## Your goal
All material below is to be reproduced exactly.

## Given material
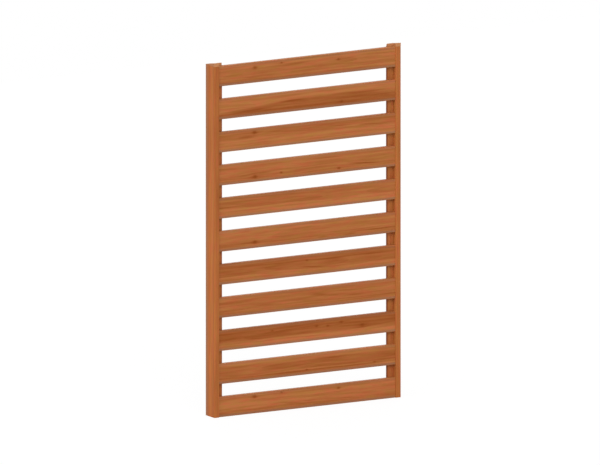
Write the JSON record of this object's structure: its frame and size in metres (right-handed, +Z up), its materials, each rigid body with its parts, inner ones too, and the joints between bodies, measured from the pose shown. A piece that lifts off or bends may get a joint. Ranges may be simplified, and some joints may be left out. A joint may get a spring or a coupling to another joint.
{
  "type": "lattice panel",
  "caption": "Upright wooden screen panel: level slats with open gaps between slim side stiles, held by battens behind and topped by sloping caps.",
  "frame": {"origin": "on the floor, at the middle of the panel's bounding box", "axes": "+X along the slats to the right as seen from the front, +Y from the front to the back, +Z up"},
  "size_m": [1.083, 0.088, 1.818],
  "materials": {
    "stained_softwood": "orange-brown stain, satin, fine grain",
    "cap_wood": "the same stain on lighter, thinly coated wood",
    "screw_steel": "zinc plated",
    "dowel_beech": "bare"
  },
  "bodies": {
    "root": {"left_stile": "stained_softwood", "right_stile": "stained_softwood", "left_batten": "stained_softwood", "right_batten": "stained_softwood", "slat_01": "stained_softwood", "slat_02": "stained_softwood", "slat_03": "stained_softwood", "slat_04": "stained_softwood", "slat_05": "stained_softwood", "slat_06": "stained_softwood", "slat_07": "stained_softwood", "slat_08": "stained_softwood", "slat_09": "stained_softwood", "slat_10": "stained_softwood", "slat_11": "stained_softwood", "left_cap": "cap_wood", "right_cap": "cap_wood", "left_slat_screws": "screw_steel", "right_slat_screws": "screw_steel", "left_batten_screws": "screw_steel", "right_batten_screws": "screw_steel", "left_cap_dowels": "dowel_beech", "right_cap_dowels": "dowel_beech"}
  },
  "joints": []
}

## Written answer
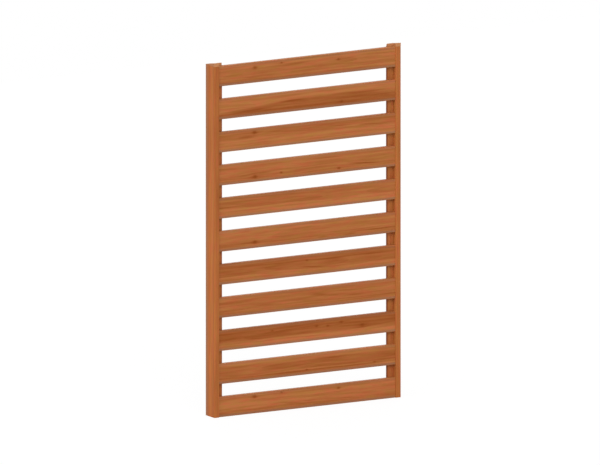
Write the JSON record of this object's structure: its frame and size in metres (right-handed, +Z up), its materials, each rigid body with its parts, inner ones too, and the joints between bodies, measured from the pose shown. A piece that lifts off or bends may get a joint. Ranges may be simplified, and some joints may be left out. A joint may get a spring or a coupling to another joint.
{
  "type": "lattice panel",
  "caption": "Upright wooden screen panel: level slats with open gaps between slim side stiles, held by battens behind and topped by sloping caps.",
  "frame": {"origin": "on the floor, at the middle of the panel's bounding box", "axes": "+X along the slats to the right as seen from the front, +Y from the front to the back, +Z up"},
  "size_m": [1.083, 0.088, 1.818],
  "materials": {
    "stained_softwood": "orange-brown stain, satin, fine grain",
    "cap_wood": "the same stain on lighter, thinly coated wood",
    "screw_steel": "zinc plated",
    "dowel_beech": "bare"
  },
  "bodies": {
    "root": {"left_stile": "stained_softwood", "right_stile": "stained_softwood", "left_batten": "stained_softwood", "right_batten": "stained_softwood", "slat_01": "stained_softwood", "slat_02": "stained_softwood", "slat_03": "stained_softwood", "slat_04": "stained_softwood", "slat_05": "stained_softwood", "slat_06": "stained_softwood", "slat_07": "stained_softwood", "slat_08": "stained_softwood", "slat_09": "stained_softwood", "slat_10": "stained_softwood", "slat_11": "stained_softwood", "left_cap": "cap_wood", "right_cap": "cap_wood", "left_slat_screws": "screw_steel", "right_slat_screws": "screw_steel", "left_batten_screws": "screw_steel", "right_batten_screws": "screw_steel", "left_cap_dowels": "dowel_beech", "right_cap_dowels": "dowel_beech"}
  },
  "joints": []
}